MATERIAL:
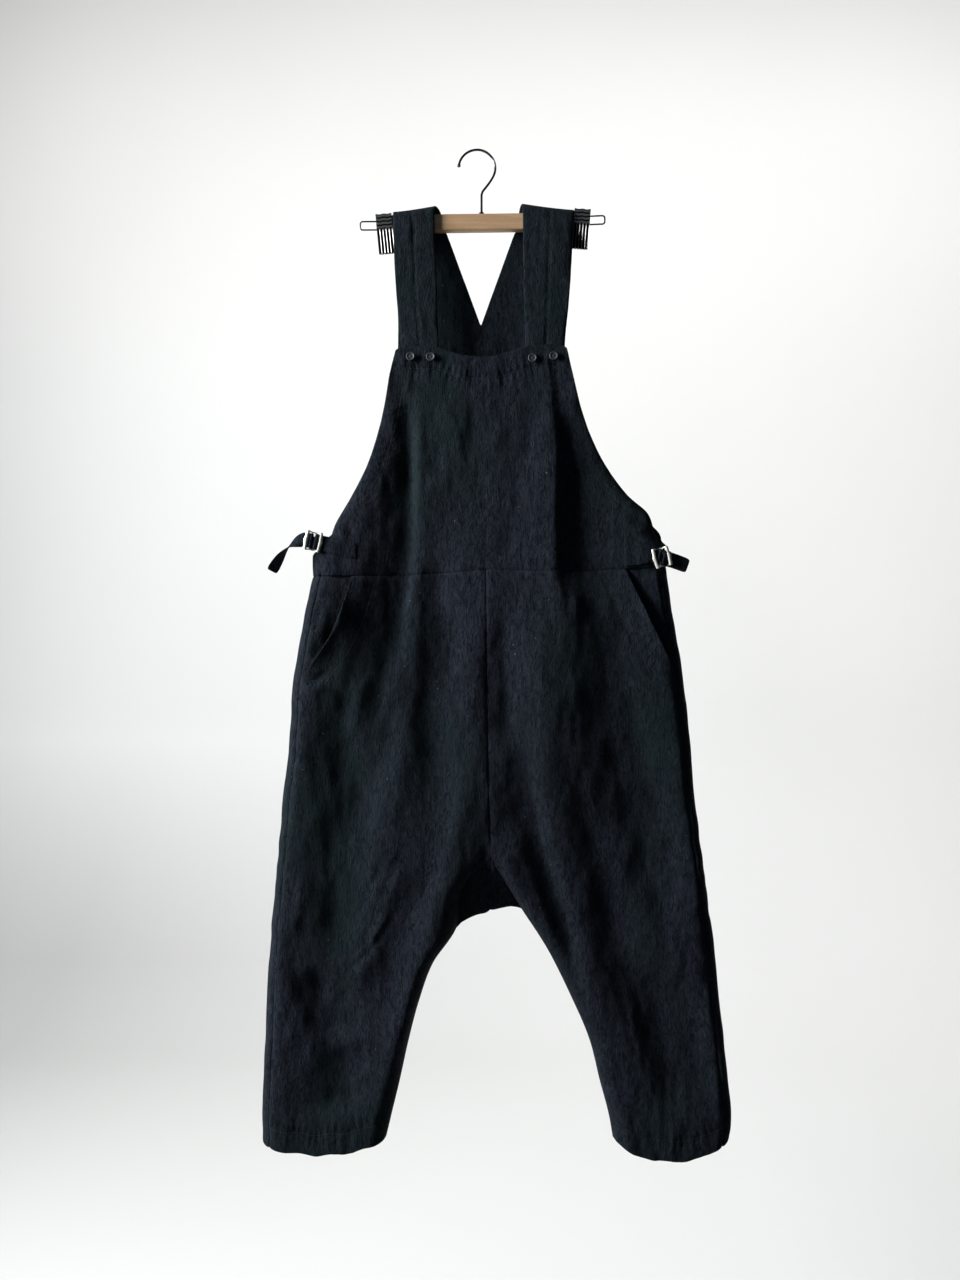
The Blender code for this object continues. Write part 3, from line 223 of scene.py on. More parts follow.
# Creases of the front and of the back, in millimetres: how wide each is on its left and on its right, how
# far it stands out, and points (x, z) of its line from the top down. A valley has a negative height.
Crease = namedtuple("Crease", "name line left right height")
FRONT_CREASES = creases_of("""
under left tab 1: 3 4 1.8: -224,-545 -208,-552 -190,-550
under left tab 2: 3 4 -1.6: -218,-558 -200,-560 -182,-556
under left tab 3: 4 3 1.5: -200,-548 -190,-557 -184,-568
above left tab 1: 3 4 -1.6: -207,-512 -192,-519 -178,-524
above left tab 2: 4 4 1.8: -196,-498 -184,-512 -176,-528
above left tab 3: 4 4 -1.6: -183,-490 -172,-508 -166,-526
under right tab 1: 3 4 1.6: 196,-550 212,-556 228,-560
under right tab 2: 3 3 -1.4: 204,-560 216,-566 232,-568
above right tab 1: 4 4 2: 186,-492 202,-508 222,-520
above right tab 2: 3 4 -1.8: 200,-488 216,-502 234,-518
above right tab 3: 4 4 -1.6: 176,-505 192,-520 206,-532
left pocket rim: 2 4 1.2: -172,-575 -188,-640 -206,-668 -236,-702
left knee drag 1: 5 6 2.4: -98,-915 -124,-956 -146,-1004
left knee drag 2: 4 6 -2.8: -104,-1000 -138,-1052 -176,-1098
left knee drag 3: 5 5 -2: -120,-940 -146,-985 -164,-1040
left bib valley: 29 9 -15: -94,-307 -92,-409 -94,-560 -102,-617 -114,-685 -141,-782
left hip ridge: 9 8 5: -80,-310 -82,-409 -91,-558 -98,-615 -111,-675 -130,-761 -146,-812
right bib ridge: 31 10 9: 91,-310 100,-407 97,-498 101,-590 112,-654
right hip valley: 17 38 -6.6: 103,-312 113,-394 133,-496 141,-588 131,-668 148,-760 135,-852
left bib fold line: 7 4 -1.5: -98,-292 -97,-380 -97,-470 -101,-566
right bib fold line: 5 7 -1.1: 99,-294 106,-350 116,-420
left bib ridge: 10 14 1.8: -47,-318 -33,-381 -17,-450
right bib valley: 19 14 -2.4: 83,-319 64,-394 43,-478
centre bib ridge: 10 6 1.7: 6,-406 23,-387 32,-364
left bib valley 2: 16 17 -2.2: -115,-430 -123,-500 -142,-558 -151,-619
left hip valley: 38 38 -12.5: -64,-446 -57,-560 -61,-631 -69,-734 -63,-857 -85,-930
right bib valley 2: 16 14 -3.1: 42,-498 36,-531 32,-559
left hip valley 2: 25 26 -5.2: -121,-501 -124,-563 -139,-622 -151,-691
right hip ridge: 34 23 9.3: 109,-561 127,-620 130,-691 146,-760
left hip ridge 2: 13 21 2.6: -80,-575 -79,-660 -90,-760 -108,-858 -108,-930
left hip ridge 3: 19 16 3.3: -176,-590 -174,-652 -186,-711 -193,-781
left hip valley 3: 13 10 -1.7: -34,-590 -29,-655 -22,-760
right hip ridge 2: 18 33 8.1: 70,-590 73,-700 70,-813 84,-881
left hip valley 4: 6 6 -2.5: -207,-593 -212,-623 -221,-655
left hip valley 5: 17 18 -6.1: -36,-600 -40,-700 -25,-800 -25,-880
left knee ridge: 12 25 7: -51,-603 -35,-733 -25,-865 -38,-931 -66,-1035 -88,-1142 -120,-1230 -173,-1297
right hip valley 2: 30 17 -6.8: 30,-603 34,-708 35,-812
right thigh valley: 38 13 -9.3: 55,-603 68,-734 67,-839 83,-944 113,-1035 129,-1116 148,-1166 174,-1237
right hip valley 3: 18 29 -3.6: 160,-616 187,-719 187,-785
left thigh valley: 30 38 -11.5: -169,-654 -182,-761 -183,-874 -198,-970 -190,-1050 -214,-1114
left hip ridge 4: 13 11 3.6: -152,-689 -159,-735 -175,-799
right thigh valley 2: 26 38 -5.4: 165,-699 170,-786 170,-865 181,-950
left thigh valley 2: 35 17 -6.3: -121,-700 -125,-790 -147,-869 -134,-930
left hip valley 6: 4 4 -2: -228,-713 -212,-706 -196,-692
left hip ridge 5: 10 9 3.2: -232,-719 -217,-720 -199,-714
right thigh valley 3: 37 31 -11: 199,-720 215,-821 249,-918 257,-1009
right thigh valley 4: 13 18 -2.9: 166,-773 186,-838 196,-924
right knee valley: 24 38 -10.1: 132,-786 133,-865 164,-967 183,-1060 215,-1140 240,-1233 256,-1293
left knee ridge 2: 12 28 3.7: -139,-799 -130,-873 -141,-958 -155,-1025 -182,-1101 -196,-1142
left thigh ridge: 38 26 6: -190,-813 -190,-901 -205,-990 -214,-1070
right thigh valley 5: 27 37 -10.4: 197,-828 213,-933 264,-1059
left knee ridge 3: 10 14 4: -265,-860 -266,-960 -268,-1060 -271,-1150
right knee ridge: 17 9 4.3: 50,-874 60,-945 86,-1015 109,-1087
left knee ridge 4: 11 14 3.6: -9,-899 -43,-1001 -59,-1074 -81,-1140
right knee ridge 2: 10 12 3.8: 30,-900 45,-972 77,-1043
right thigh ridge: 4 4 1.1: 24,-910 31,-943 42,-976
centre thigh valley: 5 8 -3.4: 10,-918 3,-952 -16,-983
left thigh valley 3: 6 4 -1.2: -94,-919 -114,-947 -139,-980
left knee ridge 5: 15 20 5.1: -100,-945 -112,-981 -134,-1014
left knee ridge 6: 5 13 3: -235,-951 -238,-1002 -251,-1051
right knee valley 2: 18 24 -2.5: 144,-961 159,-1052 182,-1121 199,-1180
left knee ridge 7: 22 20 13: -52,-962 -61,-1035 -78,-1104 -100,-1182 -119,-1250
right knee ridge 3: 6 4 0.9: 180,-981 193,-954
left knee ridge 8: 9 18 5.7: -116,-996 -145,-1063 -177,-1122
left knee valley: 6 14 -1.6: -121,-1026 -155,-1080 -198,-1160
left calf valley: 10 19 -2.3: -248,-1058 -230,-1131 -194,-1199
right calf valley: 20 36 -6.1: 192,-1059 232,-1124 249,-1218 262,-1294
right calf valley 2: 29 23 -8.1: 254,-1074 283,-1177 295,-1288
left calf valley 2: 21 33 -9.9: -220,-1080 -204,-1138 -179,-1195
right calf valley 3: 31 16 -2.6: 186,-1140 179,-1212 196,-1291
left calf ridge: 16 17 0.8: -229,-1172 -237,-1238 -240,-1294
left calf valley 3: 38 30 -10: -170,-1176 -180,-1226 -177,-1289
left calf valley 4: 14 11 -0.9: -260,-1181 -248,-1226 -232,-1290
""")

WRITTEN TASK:
Repeat the data exactly. Leave nothing out.

WRITTEN ANSWER:
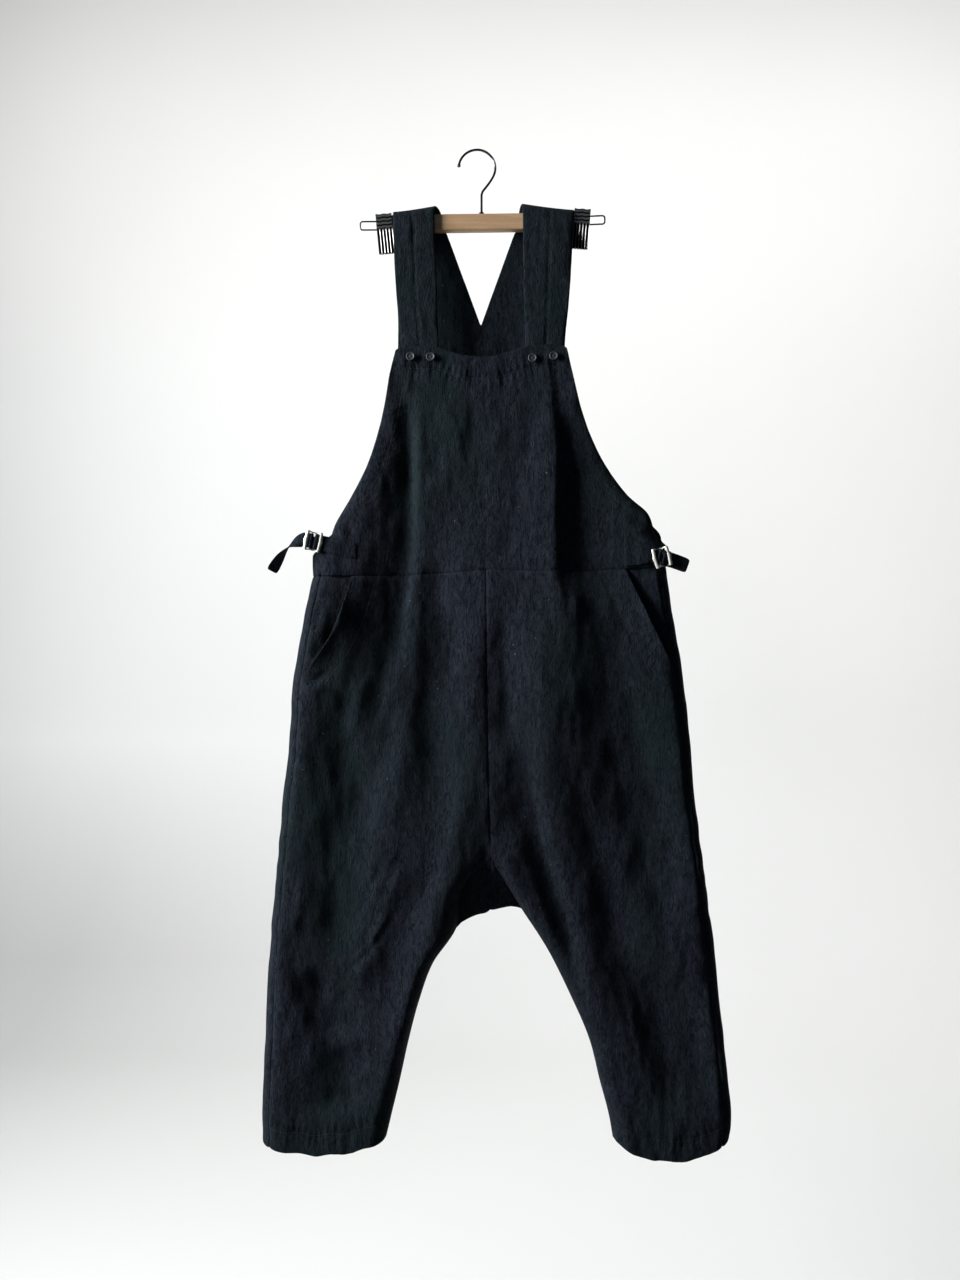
The Blender code for this object continues. Write part 3, from line 223 of scene.py on. More parts follow.
# Creases of the front and of the back, in millimetres: how wide each is on its left and on its right, how
# far it stands out, and points (x, z) of its line from the top down. A valley has a negative height.
Crease = namedtuple("Crease", "name line left right height")
FRONT_CREASES = creases_of("""
under left tab 1: 3 4 1.8: -224,-545 -208,-552 -190,-550
under left tab 2: 3 4 -1.6: -218,-558 -200,-560 -182,-556
under left tab 3: 4 3 1.5: -200,-548 -190,-557 -184,-568
above left tab 1: 3 4 -1.6: -207,-512 -192,-519 -178,-524
above left tab 2: 4 4 1.8: -196,-498 -184,-512 -176,-528
above left tab 3: 4 4 -1.6: -183,-490 -172,-508 -166,-526
under right tab 1: 3 4 1.6: 196,-550 212,-556 228,-560
under right tab 2: 3 3 -1.4: 204,-560 216,-566 232,-568
above right tab 1: 4 4 2: 186,-492 202,-508 222,-520
above right tab 2: 3 4 -1.8: 200,-488 216,-502 234,-518
above right tab 3: 4 4 -1.6: 176,-505 192,-520 206,-532
left pocket rim: 2 4 1.2: -172,-575 -188,-640 -206,-668 -236,-702
left knee drag 1: 5 6 2.4: -98,-915 -124,-956 -146,-1004
left knee drag 2: 4 6 -2.8: -104,-1000 -138,-1052 -176,-1098
left knee drag 3: 5 5 -2: -120,-940 -146,-985 -164,-1040
left bib valley: 29 9 -15: -94,-307 -92,-409 -94,-560 -102,-617 -114,-685 -141,-782
left hip ridge: 9 8 5: -80,-310 -82,-409 -91,-558 -98,-615 -111,-675 -130,-761 -146,-812
right bib ridge: 31 10 9: 91,-310 100,-407 97,-498 101,-590 112,-654
right hip valley: 17 38 -6.6: 103,-312 113,-394 133,-496 141,-588 131,-668 148,-760 135,-852
left bib fold line: 7 4 -1.5: -98,-292 -97,-380 -97,-470 -101,-566
right bib fold line: 5 7 -1.1: 99,-294 106,-350 116,-420
left bib ridge: 10 14 1.8: -47,-318 -33,-381 -17,-450
right bib valley: 19 14 -2.4: 83,-319 64,-394 43,-478
centre bib ridge: 10 6 1.7: 6,-406 23,-387 32,-364
left bib valley 2: 16 17 -2.2: -115,-430 -123,-500 -142,-558 -151,-619
left hip valley: 38 38 -12.5: -64,-446 -57,-560 -61,-631 -69,-734 -63,-857 -85,-930
right bib valley 2: 16 14 -3.1: 42,-498 36,-531 32,-559
left hip valley 2: 25 26 -5.2: -121,-501 -124,-563 -139,-622 -151,-691
right hip ridge: 34 23 9.3: 109,-561 127,-620 130,-691 146,-760
left hip ridge 2: 13 21 2.6: -80,-575 -79,-660 -90,-760 -108,-858 -108,-930
left hip ridge 3: 19 16 3.3: -176,-590 -174,-652 -186,-711 -193,-781
left hip valley 3: 13 10 -1.7: -34,-590 -29,-655 -22,-760
right hip ridge 2: 18 33 8.1: 70,-590 73,-700 70,-813 84,-881
left hip valley 4: 6 6 -2.5: -207,-593 -212,-623 -221,-655
left hip valley 5: 17 18 -6.1: -36,-600 -40,-700 -25,-800 -25,-880
left knee ridge: 12 25 7: -51,-603 -35,-733 -25,-865 -38,-931 -66,-1035 -88,-1142 -120,-1230 -173,-1297
right hip valley 2: 30 17 -6.8: 30,-603 34,-708 35,-812
right thigh valley: 38 13 -9.3: 55,-603 68,-734 67,-839 83,-944 113,-1035 129,-1116 148,-1166 174,-1237
right hip valley 3: 18 29 -3.6: 160,-616 187,-719 187,-785
left thigh valley: 30 38 -11.5: -169,-654 -182,-761 -183,-874 -198,-970 -190,-1050 -214,-1114
left hip ridge 4: 13 11 3.6: -152,-689 -159,-735 -175,-799
right thigh valley 2: 26 38 -5.4: 165,-699 170,-786 170,-865 181,-950
left thigh valley 2: 35 17 -6.3: -121,-700 -125,-790 -147,-869 -134,-930
left hip valley 6: 4 4 -2: -228,-713 -212,-706 -196,-692
left hip ridge 5: 10 9 3.2: -232,-719 -217,-720 -199,-714
right thigh valley 3: 37 31 -11: 199,-720 215,-821 249,-918 257,-1009
right thigh valley 4: 13 18 -2.9: 166,-773 186,-838 196,-924
right knee valley: 24 38 -10.1: 132,-786 133,-865 164,-967 183,-1060 215,-1140 240,-1233 256,-1293
left knee ridge 2: 12 28 3.7: -139,-799 -130,-873 -141,-958 -155,-1025 -182,-1101 -196,-1142
left thigh ridge: 38 26 6: -190,-813 -190,-901 -205,-990 -214,-1070
right thigh valley 5: 27 37 -10.4: 197,-828 213,-933 264,-1059
left knee ridge 3: 10 14 4: -265,-860 -266,-960 -268,-1060 -271,-1150
right knee ridge: 17 9 4.3: 50,-874 60,-945 86,-1015 109,-1087
left knee ridge 4: 11 14 3.6: -9,-899 -43,-1001 -59,-1074 -81,-1140
right knee ridge 2: 10 12 3.8: 30,-900 45,-972 77,-1043
right thigh ridge: 4 4 1.1: 24,-910 31,-943 42,-976
centre thigh valley: 5 8 -3.4: 10,-918 3,-952 -16,-983
left thigh valley 3: 6 4 -1.2: -94,-919 -114,-947 -139,-980
left knee ridge 5: 15 20 5.1: -100,-945 -112,-981 -134,-1014
left knee ridge 6: 5 13 3: -235,-951 -238,-1002 -251,-1051
right knee valley 2: 18 24 -2.5: 144,-961 159,-1052 182,-1121 199,-1180
left knee ridge 7: 22 20 13: -52,-962 -61,-1035 -78,-1104 -100,-1182 -119,-1250
right knee ridge 3: 6 4 0.9: 180,-981 193,-954
left knee ridge 8: 9 18 5.7: -116,-996 -145,-1063 -177,-1122
left knee valley: 6 14 -1.6: -121,-1026 -155,-1080 -198,-1160
left calf valley: 10 19 -2.3: -248,-1058 -230,-1131 -194,-1199
right calf valley: 20 36 -6.1: 192,-1059 232,-1124 249,-1218 262,-1294
right calf valley 2: 29 23 -8.1: 254,-1074 283,-1177 295,-1288
left calf valley 2: 21 33 -9.9: -220,-1080 -204,-1138 -179,-1195
right calf valley 3: 31 16 -2.6: 186,-1140 179,-1212 196,-1291
left calf ridge: 16 17 0.8: -229,-1172 -237,-1238 -240,-1294
left calf valley 3: 38 30 -10: -170,-1176 -180,-1226 -177,-1289
left calf valley 4: 14 11 -0.9: -260,-1181 -248,-1226 -232,-1290
""")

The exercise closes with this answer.